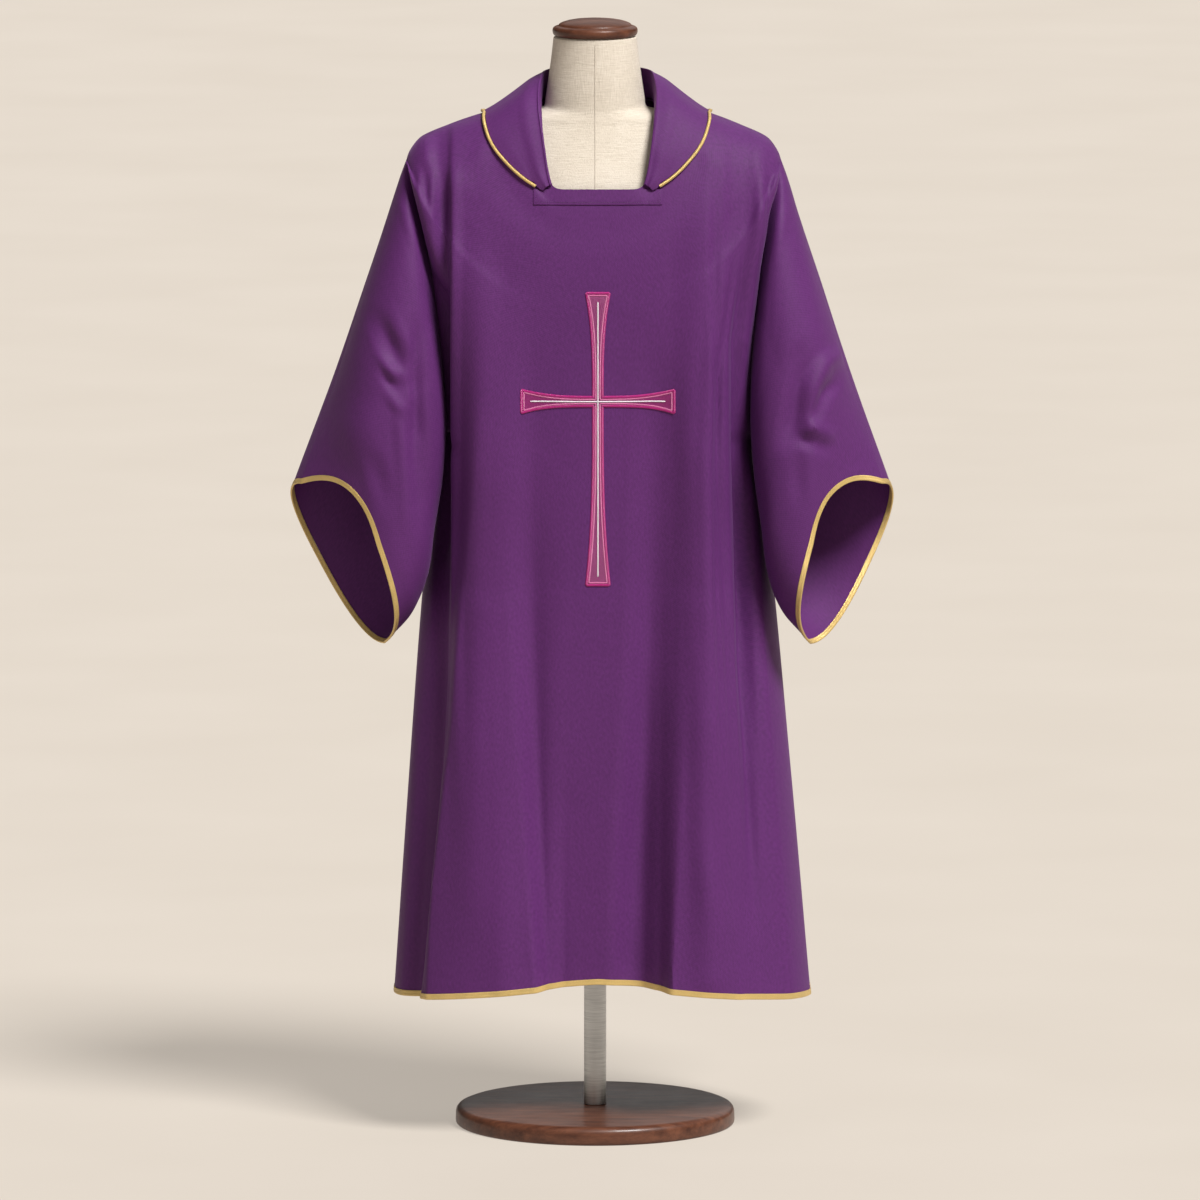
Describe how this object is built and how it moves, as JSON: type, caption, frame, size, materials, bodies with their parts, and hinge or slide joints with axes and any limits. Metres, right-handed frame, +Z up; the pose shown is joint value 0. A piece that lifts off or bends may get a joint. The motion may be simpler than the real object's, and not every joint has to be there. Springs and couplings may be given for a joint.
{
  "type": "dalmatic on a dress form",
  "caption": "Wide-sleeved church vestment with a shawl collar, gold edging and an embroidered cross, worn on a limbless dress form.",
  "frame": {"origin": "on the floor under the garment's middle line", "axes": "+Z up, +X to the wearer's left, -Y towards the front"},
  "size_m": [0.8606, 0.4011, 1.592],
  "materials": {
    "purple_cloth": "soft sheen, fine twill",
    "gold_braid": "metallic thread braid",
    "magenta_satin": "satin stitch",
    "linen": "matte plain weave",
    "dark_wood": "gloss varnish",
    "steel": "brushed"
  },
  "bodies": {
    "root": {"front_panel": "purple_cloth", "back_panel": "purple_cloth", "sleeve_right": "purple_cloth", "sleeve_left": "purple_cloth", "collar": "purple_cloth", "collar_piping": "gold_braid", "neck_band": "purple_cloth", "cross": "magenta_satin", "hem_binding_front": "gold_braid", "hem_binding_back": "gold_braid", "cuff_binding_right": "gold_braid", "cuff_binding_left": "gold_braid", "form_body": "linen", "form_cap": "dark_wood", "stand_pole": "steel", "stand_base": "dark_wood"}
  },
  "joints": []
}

• • • •

Brief:
Produce an exact copy of the whole listing.

Worked solution:
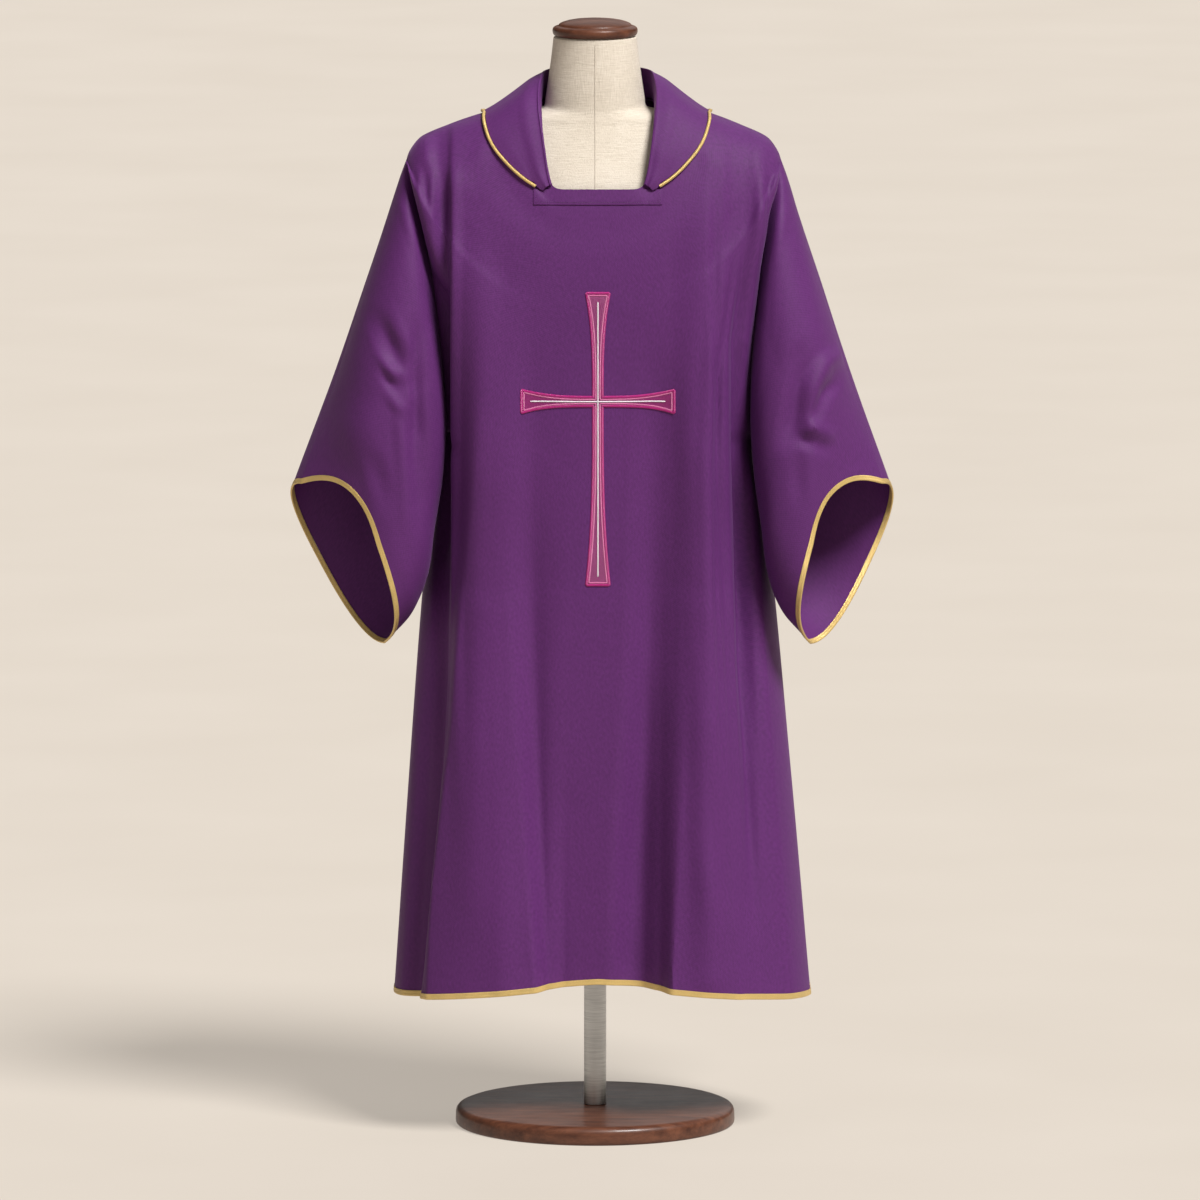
Describe how this object is built and how it moves, as JSON: type, caption, frame, size, materials, bodies with their parts, and hinge or slide joints with axes and any limits. Metres, right-handed frame, +Z up; the pose shown is joint value 0. A piece that lifts off or bends may get a joint. The motion may be simpler than the real object's, and not every joint has to be there. Springs and couplings may be given for a joint.
{
  "type": "dalmatic on a dress form",
  "caption": "Wide-sleeved church vestment with a shawl collar, gold edging and an embroidered cross, worn on a limbless dress form.",
  "frame": {"origin": "on the floor under the garment's middle line", "axes": "+Z up, +X to the wearer's left, -Y towards the front"},
  "size_m": [0.8606, 0.4011, 1.592],
  "materials": {
    "purple_cloth": "soft sheen, fine twill",
    "gold_braid": "metallic thread braid",
    "magenta_satin": "satin stitch",
    "linen": "matte plain weave",
    "dark_wood": "gloss varnish",
    "steel": "brushed"
  },
  "bodies": {
    "root": {"front_panel": "purple_cloth", "back_panel": "purple_cloth", "sleeve_right": "purple_cloth", "sleeve_left": "purple_cloth", "collar": "purple_cloth", "collar_piping": "gold_braid", "neck_band": "purple_cloth", "cross": "magenta_satin", "hem_binding_front": "gold_braid", "hem_binding_back": "gold_braid", "cuff_binding_right": "gold_braid", "cuff_binding_left": "gold_braid", "form_body": "linen", "form_cap": "dark_wood", "stand_pole": "steel", "stand_base": "dark_wood"}
  },
  "joints": []
}